Indeed, the streaming version breathes much needed life into the work with such great enthusiasm (film is incomparable). The choreography by Rommy Sandhu (known for work regionally across the country and on and off Broadway) brought out much of the humor in all the numbers especially “Coffee Break,” "A Secretary is Not a Toy, and "Paris Original.” He was assisted by Dennis O’Bannion who was in the ensemble and served as Dance Captain. The dancing and twenty one very talented actors /singers under the astute direction of Andy Sandberg (an award-winning director, writer, and Tony®-winning producer), make Maltz’s production a hit.
|Sam Bolen as J. Pierrepont Finch|
The play traces the rise of J. Pierrepont Finch, who follows a handbook that shows him how to climb the corporate ladder from window washer to the Chairman of the Board of the World Wide Wicket Company. Sam Bolen is infectiously loveable as Finch with great comic timing and pleasant voice. The “handbook’s” voice over is by a local TV meteorologist, Glenn Glazer, who added that perfect authoritative instruction to Finch and for the audience’s enjoyment.
Finch’s love interest, secretary Rosemary Pilkington, is dazzlingly played by Clara Cox, with a voice and personality to match the best on Broadway. One is just mesmerized by her presence in any of her scenes. I loved her number, ironically entitled (because of COVID-19), “New Rochelle,” in which she fantasizes about married life to Finch.
|Clara Cox as Rosemary Pilkington|
Chuck Ragsdale, Sam Bolen,
Supporting roles without exception were robust but special mention goes to Blake Zolfo who portrays Finch’s nemesis, Bud Frump, who also happens to be the nephew of the boss, aptly named J.B. Biggley who is hilariously played by Johnnie Hawkins. JB’s mistress, Hedy La Rue is performed in classic dumb dizzy dame style by Leslie Donna Flesner.
Interestingly, this is one of the few musicals in which there is no real love song, the closest being Rosemary’s reprise of “I Believe In You,” heavenly sung by Clara Cox. But it is first sung by J. Pierrepont to himself in the mirror of the men’s room while his male coworkers are standing at the urinal their backs to the audience in shadow. It underscores the satiric nature of most of the songs in the show, but the great Frank Loesser, with the perfect marriage of music and lyrics, makes the other songs memorable, such as "Company Way," "Brotherhood of Man," "A Secretary is Not a Toy, " and of course “I Believe In You.”

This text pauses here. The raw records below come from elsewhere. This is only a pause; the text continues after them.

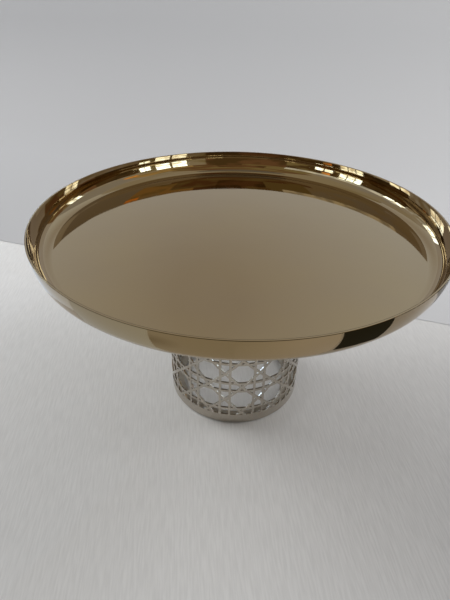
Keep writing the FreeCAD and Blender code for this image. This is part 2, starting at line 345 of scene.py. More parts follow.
def add_cut_edge(sheet, outline, shift, hole=True, closed=True):
    """The wall of a cut, from the outer skin to the inner skin, with its edges eased."""
    rows = []
    for depth, setback, out, into in section_steps():
        row = []
        for place, normal in outline:
            set_back = snap(place - normal * setback)
            tilt = (normal.x * into, normal.y * into, out)
            row.append(sheet.point(set_back.x + shift, set_back.y, depth, tilt))
        rows.append(row)
    count = len(outline)
    for i in range(len(rows) - 1):
        for j in range(count if closed else count - 1):
            k = (j + 1) % count
            quad = [rows[i][j], rows[i + 1][j], rows[i + 1][k], rows[i][k]]
            material = CUT_EDGE if i == len(rows) // 2 - 1 else SKIN
            sheet.face(quad[::-1] if hole else quad, material)


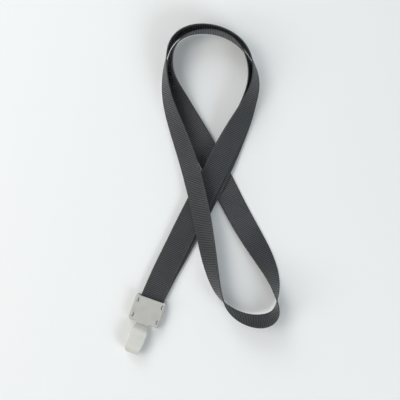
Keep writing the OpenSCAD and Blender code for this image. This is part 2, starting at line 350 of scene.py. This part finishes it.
def ribbon_material(settings, ribbon_length):
    """Charcoal ribbed yarn, with painted shade in the grooves between ribs. The UV map holds the
    way round the section and along it.
    """
    material, tree, shader = new_material(
        "Charcoal ribbed yarn", Metallic=0.0, IOR=1.62, Specular_IOR_Level=0.22, Sheen_Weight=0.04,
        Sheen_Roughness=0.35, Sheen_Tint=(0.82, 0.9, 1.0, 1.0))
    uv = tree.add("ShaderNodeUVMap", uv_map="strip").outputs[0]
    parts = tree.add("ShaderNodeSeparateXYZ", {"Vector": uv})
    width_mm = settings.width / MM
    folded = tree.math("PINGPONG", parts.outputs["X"], 0.5)
    across = tree.math("MULTIPLY", tree.math("SUBTRACT", folded, 0.25), 2 * width_mm)
    along = tree.math("MULTIPLY", parts.outputs["Y"], ribbon_length / MM)
    weave = tree.add("ShaderNodeGroup")
    weave.node_tree = shared_group("Ribbed weave", weave_group)
    for key, value in {"Across": across, "Along": along, "Half width": width_mm / 2,
                       "Rib pitch": settings.rib_pitch / MM, "Thread pitch": THREAD_PITCH,
                       "Selvedge": settings.selvedge / MM}.items():
        tree.put(weave.inputs[key], value)
    rib, edge = weave.outputs["Rib"], weave.outputs["Edge"]
    # Painted shade: the rib mask darkens the yarn to the near-black groove colour in the grooves
    # between ribs.
    tone_with_groove_shade = tree.mix(rib, rgba(settings.groove), rgba(settings.yarn))
    tone_with_groove_shade = tree.mix(edge, tone_with_groove_shade, rgba(settings.yarn, 0.75))
    thread = tree.smooth(weave.outputs["Thread"], 0.0, 0.9, 0.7, 1.08)
    place = tree.add("ShaderNodeTexCoord").outputs["Object"]
    wear = tree.add("ShaderNodeTexNoise", {"Vector": place, "Scale": 60.0, "Detail": 4.0})
    gain = tree.math("MULTIPLY", thread, tree.smooth(wear.outputs["Fac"], 0.3, 0.7, 0.9, 1.1))
    scaled = tree.add("ShaderNodeVectorMath", operation="SCALE")
    tree.put(scaled.inputs[0], tone_with_groove_shade)
    tree.put(scaled.inputs["Scale"], gain)
    tree.put(shader.inputs["Base Color"], scaled.outputs[0])
    tree.put(shader.inputs["Roughness"], tree.smooth(rib, 0.0, 1.0, 0.85, 0.3))
    bump = tree.add("ShaderNodeBump", {"Strength": 0.45, "Distance": 0.15 * MM,
                                       "Height": weave.outputs["Height"]})
    tree.put(shader.inputs["Normal"], bump.outputs[0])
    return material


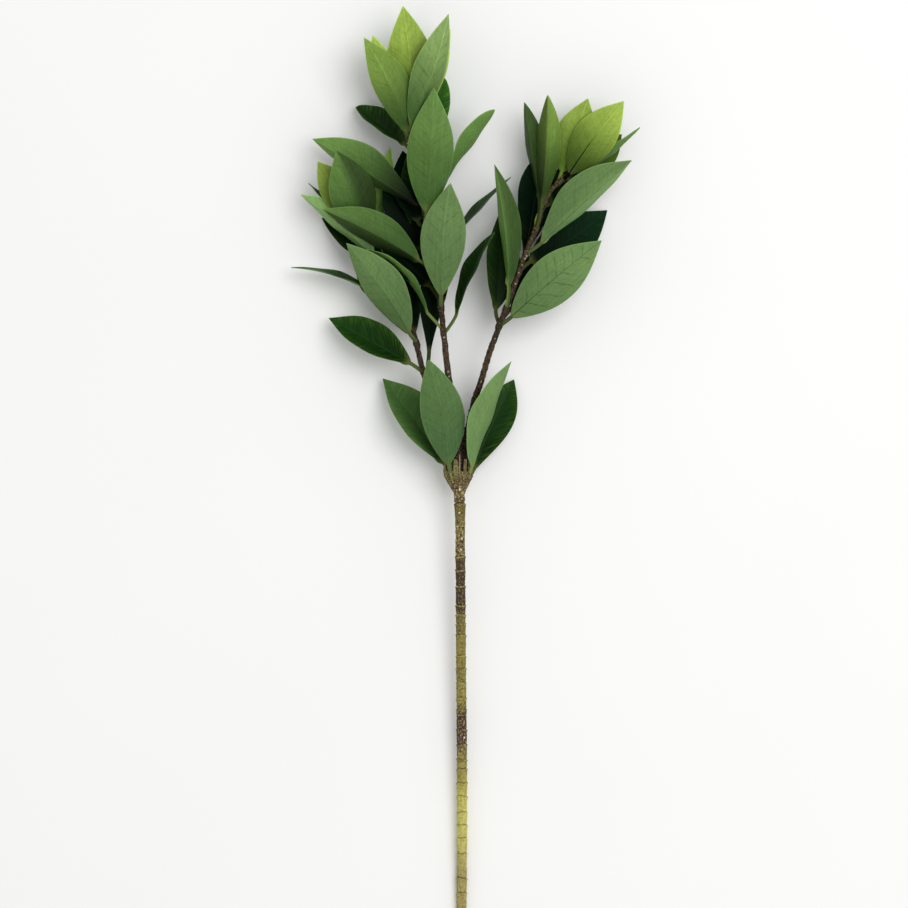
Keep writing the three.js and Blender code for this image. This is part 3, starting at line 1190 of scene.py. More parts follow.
    def _veins(self, grid: LeafGrid) -> np.ndarray:
        """Counts the side veins along the blade; they lean forward and the halves' are staggered.

        Args:
            grid: The leaf's points.

        Returns:
            The count at each point, a whole number on a vein.
        """
        away = np.abs(grid.distance)
        on_left = grid.distance > 0
        lag = self.vein_lean * (away / (self.spec.wide / 2)) ** self.vein_curve
        stagger = np.where(on_left, self.vein_stagger, 0.0)
        start = self.number * self.drift_by_leaf + np.where(on_left, self.drift_by_half, 0.0)
        drift = self.vein_drift * np.sin(start + self.drift_waves * grid.share)
        wiggle = self.vein_wiggle * np.sin(self.wiggle_waves * away / grid.length)
        return self.vein_pairs * (grid.share - lag) + stagger + wiggle + drift

    def _rise(self, grid: LeafGrid, veins: np.ndarray) -> np.ndarray:
        """How far the middle sheet stands out of the blade's plane: its fold, its waves and its veins.

        Args:
            grid: The leaf's points.
            veins: The count of side veins at each.

        Returns:
            The rise of each point.
        """
        size = grid.size
        keel = np.sqrt(grid.across**2 + self.keel_round**2) - self.keel_round
        keel = keel / (math.sqrt(1 + self.keel_round**2) - self.keel_round)
        lifted = (1 - self.curl) * keel + self.curl * size**2
        phase = 2 * math.pi * (self.waves * grid.share + self.number * self.wave_shift)
        wave = self.margin_wave * grid.bow * np.sin(phase)
        fold = grid.half * lifted * math.sin(math.radians(self.spec.fold))
        inner, full, fading, outer = self.vein_panel
        panel = smooth(size, inner, full) * (1 - smooth(size, fading, outer))
        ridge = np.abs(np.cos(math.pi * veins)) ** self.vein_sharp * panel * self.vein_rise
        return (fold + wave * grid.across * size + (ridge if self.under_up else -ridge)) * grid.flat

    def _rings(self, grid: LeafGrid, veins: np.ndarray) -> np.ndarray:
        """Folds the middle sheet and gives it its thickness and its midrib.

        Args:
            grid: The leaf's points.
            veins: The count of side veins at each.

        Returns:
            The leaf's rings of points.
        """
        narrowing = 1 + (math.cos(math.radians(self.spec.fold)) - 1) * grid.flat
        level = grid.distance * narrowing
        rise = self._rise(grid, veins)
        out = grid.out[:, None]
        sheet = grid.centres[:, None] + level[..., None] * grid.left[:, None] + rise[..., None] * out
        thin = self.blade_thick / 2 * np.sqrt(np.clip(1 - grid.size**self.edge_sharp, 0, 1))
        fat = self.petiole_thick / 2 * np.sqrt(np.clip(1 - grid.across**2, 0, 1))
        thick = thin * grid.flat + fat * (1 - grid.flat)
        fade = (1 - self.rib_fade * grid.share) * grid.flat
        rib = self.rib_rise * hump(grid.distance, self.rib_width) * fade
        raised, sunk = thick + rib, thick - self.rib_sink * rib
        above, below = (raised, sunk) if self.under_up else (sunk, raised)
        return ring_order(sheet + above[..., None] * out, sheet - below[..., None] * out)

    def _attributes(self, grid: LeafGrid, veins: np.ndarray) -> dict[str, np.ndarray]:
        """What a leaf's finish reads at each point.

        Args:
            grid: The leaf's points.
            veins: The count of side veins at each.

        Returns:
            The attributes by name.
        """
        spec = self.spec
        blade = grid.flat > 0
        # Painted light and shade: one half lighter and the other darker, and shade (light below zero) at
        # the petiole's end.
        halves = 1 + spec.halves * np.tanh(self.half_shade_edge * grid.across)
        depth = 1 - spec.deep * (1 - smooth(grid.share, 0, self.base_shade_reach))
        values = {
            "along": grid.share,
            "side": np.where(blade, grid.distance, 0.0),
            "margin": np.where(grid.flat > 0.5, grid.half * (1 - grid.size), self.stem_margin),
            "vein": veins,
            "shade": spec.shade * halves * depth,
            "stalk": 1 - grid.flat,
            # The groove's part is painted shade in the midrib's groove.
            "rib": spec.rib - spec.groove * (1 - smooth(grid.share, *self.groove_shade_ends)),
            "veins": np.array(spec.veins),
            "seed": np.array(self.number * self.seed_step),
        }
        whole = {key: np.broadcast_to(value, grid.across.shape) for key, value in values.items()}
        return {key: ring_order(value, value) for key, value in whole.items()}

    def build(self, name: str) -> bpy.types.Object:
        """Makes the leaf.

        Args:
            name: The object's name.

        Returns:
            The leaf.
        """
        grid = self._grid()
        veins = self._veins(grid)
        faces = (0, 1) if self.under_up else (1, 0)
        slots = np.repeat(faces, grid.across.shape[1] - 1)
        skin = Skin(self._rings(grid, veins), self._attributes(grid, veins), slots)
        return skin.build(name, self.spec.tone.materials())


def ring_order(above: np.ndarray, below: np.ndarray) -> np.ndarray:
    """Values above and below a leaf's sheet, one after the other round its edge."""
    return np.concatenate([above, below[:, -2:0:-1]], axis=1)


# ---- stems ----

DOT_EDGE = (0.3, 0.7)


def section_directions(ahead: np.ndarray) -> tuple[np.ndarray, np.ndarray]:
    """Level and rising directions across a stem, one row for each of its directions ahead."""
    level = unit(np.cross(ahead, [0.0, 0.0, 1.0]))
    return level, unit(np.cross(level, ahead))


def round_rings(centres: np.ndarray, ahead: np.ndarray, radii: np.ndarray) -> np.ndarray:
    """Rings of points round a line.

    Args:
        centres: The rings' centres.
        ahead: The line's direction at each of them.
        radii: The radius of each point, by ring and place round it.

    Returns:
        The points, by ring and place round it.
    """
    level, rising = section_directions(ahead)
    # Clockwise in these directions, so that the skin's faces look outwards.
    angles = -round_angles(radii.shape[1])
    across = (radii * np.cos(angles))[..., None] * level[:, None]
    return centres[:, None] + across + (radii * np.sin(angles))[..., None] * rising[:, None]


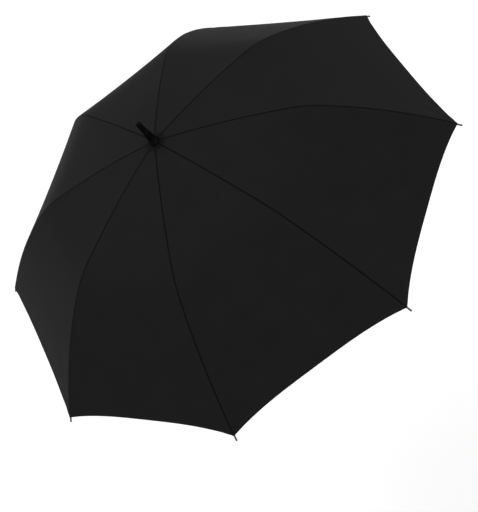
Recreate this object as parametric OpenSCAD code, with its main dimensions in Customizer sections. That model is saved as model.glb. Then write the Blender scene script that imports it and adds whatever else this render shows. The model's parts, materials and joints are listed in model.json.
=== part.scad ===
// Golf umbrella: a long straight-handled stick umbrella, drawn open.
// Millimetres. Z runs up the shaft from the grip to the ferrule; the origin is the middle of the grip.
// Ribs stand at 22.5 + 45 k degrees about Z. Each rib is three rods joined at flex points, so that
// it can straighten as the umbrella closes.

/* [Shaft and handle] */
// Outer radius of the shaft tube
shaft_r = 7; // [6:0.5:8]
// Wall of the shaft tube
shaft_wall = 1.2; // [0.8:0.1:1.6]
// Length of the grip
grip_len = 115; // [100:5:140]
// Radius of the grip
grip_r = 13.4; // [12:0.2:16]
// Radius of the flared end of the grip
flare_r = 16.2; // [14:0.2:19]

/* [Crown and ferrule] */
// Height of the rib pivots above the middle of the grip
crown_z = 808; // [780:1:840]
// Radius of the ring of pivots in the crown and in the runner
pivot_ring_r = 11.5; // [10.5:0.1:13]
// Length of the ferrule above the canopy
ferrule_len = 81; // [60:1:100]
// Radius of the ferrule's collar
collar_r = 13.6; // [12:0.2:16]

/* [Ribs and stretchers] */
// Lengths of the inner, middle and outer rods of a rib
rib_len = [350, 195, 193];
// How far each rod bows outwards
rib_bow = [10.7, 6, 3.4];
// Direction of each rod in the open umbrella, in degrees from straight down
rib_lean = [78, 53.5, 42.7];
// Radius of each rod
rib_r = [1.7, 1.6, 1.5];
// Distance along the inner rod of the stretcher's joint
joint_t = 330; // [300:1:340]
// Depth of the stretcher's pivot under the rod
joint_drop = 5; // [4.6:0.1:7]
// Radius of a stretcher rod
stretcher_r = 1.7; // [1.4:0.1:2.2]

/* [Runner] */
// Length of the runner below its pivots
runner_len = 58; // [45:1:70]
// Outer radius of the runner's sleeve
sleeve_r = 10.5; // [10.3:0.1:11]

/* [Canopy] */
// Thickness of the cloth panels
cloth_t = 0.6; // [0.4:0.1:1]
// Height of the cloth above the middle of the rib rods
cloth_rise = 3; // [2.8:0.1:4]
// Dip of a panel between two ribs at the hem
panel_dip = 3; // [0:1:20]
// Share of the rib that the scalloped hem leaves bare between two ribs
hem_scallop = 0.025; // [0:0.005:0.1]

/* [Hidden] */

rib_count = 8;
rib_step = 360 / rib_count;
eps = 0.01;
gap = 0.4;            // around every piece that turns or slides
touch = 0.05;         // around pieces that are glued or pressed on
eye_r = 2.35;         // end eyes of ribs and stretchers
eye_t = 2.2;
eye_hole_r = 1.2;
wire_r = 0.8;         // ring wires through the eyes
slot_w = eye_t + 2 * gap;
slot_r = pivot_ring_r - eye_r - gap;
hub_r = 14.5;
neck_len = 8;
pin_r = 0.7;          // pins of the stretcher joints
lug_t = 2;
cheek_t = 1.2;
flex_gap = 0.2;       // each side of a flex point
nose_len = 2.3;       // how far a catch stands out of the shaft
nose_h = 6;
lip_h = 1.5;          // inner lip of the runner that the catches hold

$fn = 48;

// Points in a rib's plane are [radius, height]. A lean is measured from straight down.
function along(a) = [sin(a), -cos(a)];
function across(a) = [cos(a), sin(a)];
function bow_at(i, t) = 4 * rib_bow[i] * (t / rib_len[i]) * (1 - t / rib_len[i]);
function rod_point(i, t) = rod_start[i] + t * along(rib_lean[i]) + bow_at(i, t) * across(rib_lean[i]);
rod_start_0 = [pivot_ring_r, crown_z];
rod_start_1 = rod_start_0 + rib_len[0] * along(rib_lean[0]);
rod_start_2 = rod_start_1 + rib_len[1] * along(rib_lean[1]);
rod_start = [rod_start_0, rod_start_1, rod_start_2];

joint = [joint_t, bow_at(0, joint_t) - joint_drop];   // in the inner rod's own plane
joint_point = rod_start_0 + joint[0] * along(rib_lean[0]) + joint[1] * across(rib_lean[0]);
stretcher_len = norm(joint_point - rod_start_0);
open_lean = atan2(joint_point[0] - rod_start_0[0], rod_start_0[1] - joint_point[1]);
runner_z = crown_z - 2 * stretcher_len * cos(open_lean);
closed_lean = 0.9;
closed_runner_z = crown_z - 2 * stretcher_len * cos(closed_lean);

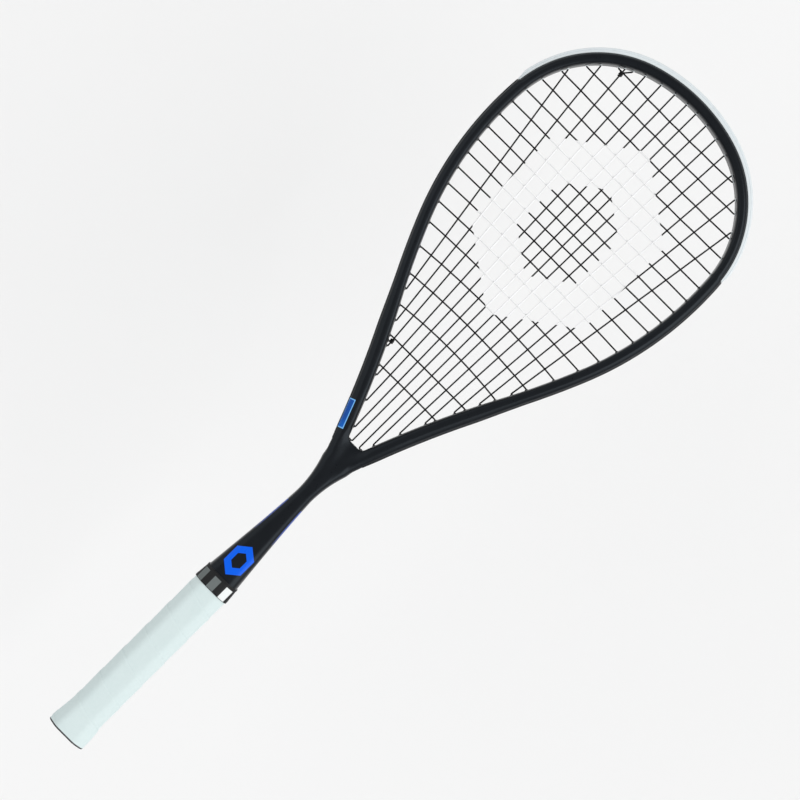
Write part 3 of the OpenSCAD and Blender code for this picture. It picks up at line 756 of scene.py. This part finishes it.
def strip_section(s):
    w, f = tube_width(s) + FIT / 2, floor_at(s) + FIT
    r = STRIP_RISE * (0.4 + 0.6 * ease((s[0] - STRIP_END_X) / 12))
    inner = [(f, 0.6), (f, 3.25), (w, 3.35), (w, 4.9)]
    outer = [(w + 0.4 * r, 5.05), (w + 0.8 * r, 4.98), (w + r, 4.7), (w + r, 3.1), (w + 0.8 * r, 2.85),
             (w + 0.3 * r, 2.75), (f + 1.1, 2.7), (f + 0.85, 2.55), (f + STRIP_BASE, 2.2),
             (f + STRIP_BASE, 0.6)]
    return closed_band(inner, outer)


def under_guard(hole):
    return hole[0][0] > GUARD_END_X


def guard_data():
    end = station_at_x(GUARD_END_X + 0.4)
    stations = [mirrored(end), *whole_hoop(lambda x: x > GUARD_END_X + 1), end]
    holes = [h for side in (-1, 1) for h in all_holes(side) if under_guard(h)]
    return joined([swept(stations, guard_section)] + [barrel_data(h) for h in holes])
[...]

Scenic designer Adam Koch’s work and sound designer’s Marty Mets are adequate for this streaming version and probably more impressive when the live production is staged. Lighting designer Kirk Bookman was at a disadvantage as this was really a preview production and probably spots and actor’s placement were not yet in sync and were not designed for cameras zooming in. But all in all the tech team did great work on short notice and for a different medium.
Outstanding period costumes by Leon Dobkowski give the show an authentic sixty’s look while musical director Eric Alsford’s eight person orchestra is Broadway quality.
This was a very successful and unexpected streaming experience and kudos to Andrew Kato and his team for making this happen and bringing some respite from the horror of COVID-19 through LIVE theatre.